As far back as 1994, as an organizer of a local First Night, (a non-alcoholic New Year’s Eve celebration), I approached a multitude of local persons about displaying and demonstrating their folk art skills at our annual event. Over two dozen traditions were represented, including Lebanese, Syrian, Seneca Indian, Irish, Italian, and German traditions.

Years later, as Executive Director of Adams Art Gallery, I began incorporating folk and traditional arts into our annual programming. I invited artists from Eastern Indian, Iranian, Amish, Puerto Rican, Native American and other traditions to exhibit and present public talks on their traditional art.

In 2005, I approached an area museum about developing a folk arts program. I sought out various practitioners of folk and traditional arts in the community, and found one of the great hidden treasures of the area. Hundreds of individuals were carrying on exquisite traditions and intriguing practices that they had learned from their parents, grandparents, aunts, uncles and community. The program grew in scope and popularity, receiving grants and accolades across New York State.

I was awarded a scholarship to attend a class and folk arts residency presented by Empire State College and the New York State Folklore Society.

As I was growing in my education about various cultural traditions, I wanted to learn more about traditional Polish folk arts, which I been originally learned from my paternal grandmother. Through the Dunkirk Historical Society, I received a New York State Council on the arts apprenticehip award to study with Master Polish-American folk artist, the Rev. Czeslaw Krysa.
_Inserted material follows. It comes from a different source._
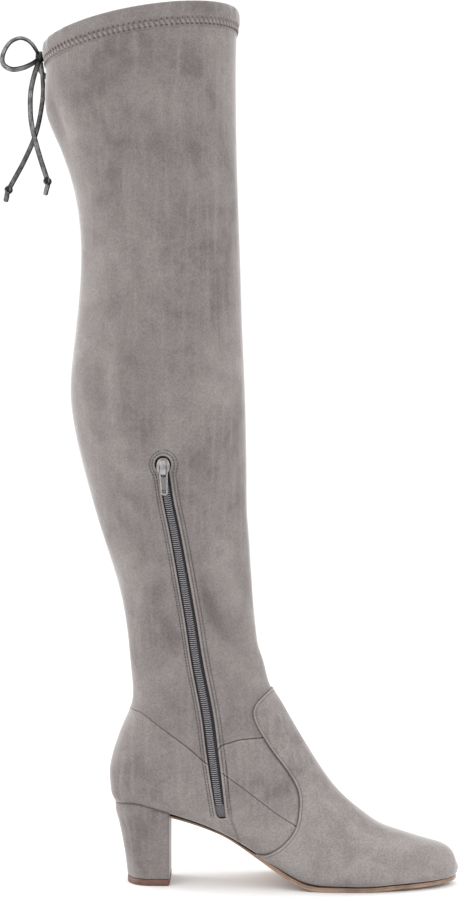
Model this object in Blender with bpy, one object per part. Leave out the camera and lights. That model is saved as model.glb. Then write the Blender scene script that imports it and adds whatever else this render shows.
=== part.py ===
# Thigh high boot for the left foot: suede upper and shaft, block heel, thin sole, inner side zip and a
# drawstring bow at the back of the collar. Metres, +Z up, +X to the toe, -Y is the inner (zip) side.
# The origin is the middle of the heel's tread, on the floor.

import math

import bmesh
import bpy
from mathutils import Matrix, Vector
from mathutils.bvhtree import BVHTree

# Foot and last. The length runs from the heel's back to the toe, without the vamp overlay.
FOOT_LENGTH = 0.2524
HEEL_BACK_X = -0.0290
BALL_WIDTH = 0.0808
INSTEP_HEIGHT = 0.1000
HEEL_HEIGHT = 0.0560

# Leg. Its height runs from the heel seat to the back of the collar.
LEG_HEIGHT = 0.5535
LEG_AXIS_X = 0.0200
ANKLE_DEPTH = 0.0880
CALF_DEPTH = 0.1260
THIGH_DEPTH = 0.1400
ANKLE_WIDTH = 0.0670
CALF_WIDTH = 0.1056
THIGH_WIDTH = 0.1200
COLLAR_RISE = 0.0248
COLLAR_CROWN = 0.0023

# Walls, layers and the gap that neighbouring pieces keep.
UPPER_WALL = 0.0018
VAMP_THICKNESS = 0.0010
CASING_THICKNESS = 0.0011
CASING_HEIGHT = 0.0170
INSOLE_THICKNESS = 0.0025
LASTING_MARGIN = 0.0130
CLEARANCE = 0.0003

# Places along the foot where the opening inside the lasting margin starts and ends, and how far the insole's
# outline reaches past heel and toe.
LASTING_START = 0.065
LASTING_END = 0.925
INSOLE_REACH = 0.02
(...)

In this apprenticeship, I grew in understanding of my own heritage, learning more skill and lore about the art of Pisanki.

Then in 2011, the Castellani Art Museum of Niagara University invited me to act as Guest Curator of Folk Arts. I was honored during this tenure to research and exhibit the folk art of Polish-American artist, Alice Wadowski-Bak. Specializing in Wycinanki, Polish cut-paper art, Bak also documented through exquisite pen and ink drawings and paintings, Polish and Polish-American folk traditions. Ironically, years before this exhibit, I was inspired by one of Bak’s art works, to create a painting depicting my own family’s Wigilia (Polish Christmas Eve feast).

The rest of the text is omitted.